The RM also warns the maze of ice shacks made it difficult for ice-cutters working to minimize flooding damage from spring ice jams.

Melnick was not available for comment.

However, André Desrosiers from Manitoba Natural Resources said he's disgusted at what he sees when he patrols the river in the winter.

"Seventy-five per cent of the people using these permanent shelters, they're no longer fishing shelters. They're party places," he said.

Some shacks Desrosiers has removed after the March 15 deadline didn't even have fishing holes, he said.

Of the 520 shacks on the Red this winter, about 80 per cent of them were involved in some kind of illegal activity. In late February, RCMP and Natural Resources issued 12 tickets for fishing and open-liquor infractions after checking about 200 shacks.

St. Clements Mayor Steve Strang said the province recognizes the problem and he is discussing options such as issuing shack permits, enhanced licensing, or even the establishment of a river commission to oversee such activities on the Red. Another solution the RM proposed is temporary pop-up shelters.
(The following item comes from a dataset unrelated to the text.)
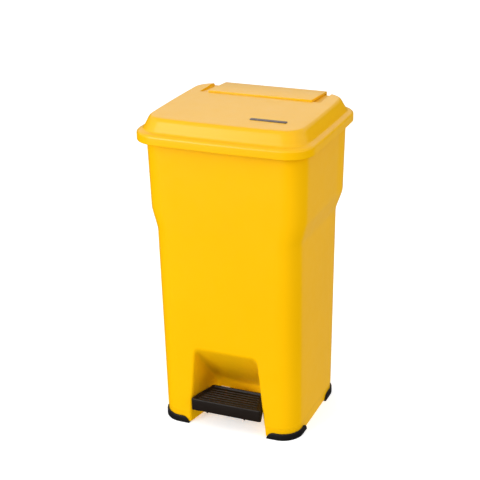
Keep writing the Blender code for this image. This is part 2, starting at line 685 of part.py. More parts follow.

"I don't want to take this fishery away," Strang said.

"We have to find a solution... is it outright banning them? If we can't come up with a (solution) then it may be the only answer, but I think we can by talking to everybody."

Donovan Pearase, president of the Walleye Anglers Association of Manitoba, said he would prefer a licensing system, more money for enforcement and heavy fines -- rather than an outright ban on shacks.

"Nobody should have their rights stepped on. It's a small percentage out here who are ruining it for everybody,'' Pearase said.

"Go after the people who are doing it. Set up rules, licences, and have enough enforcement present on the river to stop these people from doing this."

He said the sewage and garbage from permanent shacks is nothing compared with what the City of Winnipeg puts in the river.

Existing legislation requires ice-fishing shacks to have a name and address displayed on the outside.